We will consider our responsibilities and agencies both as visionaries, creatives, and engineers of possible futures. Through design explorations and visual essays, students will aim to demonstrate how the synergy of theory and form can be a foundation for the making of stories, images, products, architectures, interfaces, services, and systems.
Ultimately, this class is an opportunity to investigate the drivers of our collective and individual practice, to then confront one of the great questions of our times: Why, what and how must we engage our rapidly transforming worlds, to address the redesign of value systems, incentives, environments, economies and social contracts underpinning our daily lives. These are some of the main questions that MFA-level students must address as they progress toward Thesis and later design leadership.
AN INVESTIGATIVE APPROACH
One of the aims of Machinic Modernity is to strengthen your critical thinking capacities both from theory to design and from design to theory. To do so, we will work around five fundamental contemporary notions:
1. Modernity
2. Technology
3. The Living
4. The Object
5. Selfhood
We will relate these five notions through seven transversalities:
The Real – The Imaginary — The Symbolic — Relationality – Asymmetry — Artificiality — Consciousness
Throughout this research we will also take on some of the key design topics of our time, from Bauhaus and post-modernity to the non-human and hypermodernity, along with the questions they invite. We will investigate the rapidly changing status of the design and designer agency in its inherent polarities:
- design as construct vs. designer as creator
- design as socio-economic driver vs. theory as disruptive trigger
- design as solutions vs. design as problems
- design as new worlds vs. the world of non users
- design as representation vs. design as experience
- etc.
These are the core questions that design students must address as they progress toward Thesis.

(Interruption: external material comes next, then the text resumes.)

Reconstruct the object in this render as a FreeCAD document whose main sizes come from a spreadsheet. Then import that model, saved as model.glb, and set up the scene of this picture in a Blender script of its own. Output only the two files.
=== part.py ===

Why do we choose design as a profession and/or vocation? How does it relate to who we are and how we want to grow throughout life? And how do we want to apply design as a force of change in the world?
Ultimately, these questions will allow us to better understand the essence, the culture, the politics, the ethics, the economies, the epistemology, and the art of design. To take on such a deep research, the class will need to be exploratory, discursive and introspective, that is to focus on our individual sense of self and objectives, and how that relates to the world around us, at a macro level, but also at a micro level, i.e. within our class.
If the class will focus on interpersonal quests, we all will need to share our findings with the rest of the class by using creative techniques.
THE CLASS STRUCTURE is based on a double track each running 3 hrs with breaks.
1. The Theory section will be fully conversational and rely on your reading assignments and your conceptual findings. So that each week:
1) In the first half of this section, one student or student team will formally present their research for the week along with the questions they identified. Immediately afterwards there will be a general Q&A and discussion.
2) In the last 30mn Ignacio will then introduce the following week’s reading/research assignment.
2. The Design section is where we "make sense" of theory from a design perspective. It will be run as a studio with short lectures, assignment reviews and work in progress.
One of our main focus with each design class will be to review your creative interpretations of the assigned text(s) and the pointers and how they contribute to your own design interests.
THE CLASS SET UP is on a simple Google platform which we see as more aligned with industry standards:
- machinicmodernity.com will include all relevant information, along with the weekly programs on one single page
- a Google Folder where the texts, class recordings, presentations and student work are maintained
- class communications happen through email
- we may use a Mural collaborative platform to organize topics and to post questions and comments
So far previous groups have always selected the Google approach, but have the option to migrate to Moodle if the majority of the class prefers.
Program details such as references and specific assignments will be shared with the class progressively. We aim to create an inclusive and accommodating classroom that is responsive to students, so please do send questions and concerns you may have.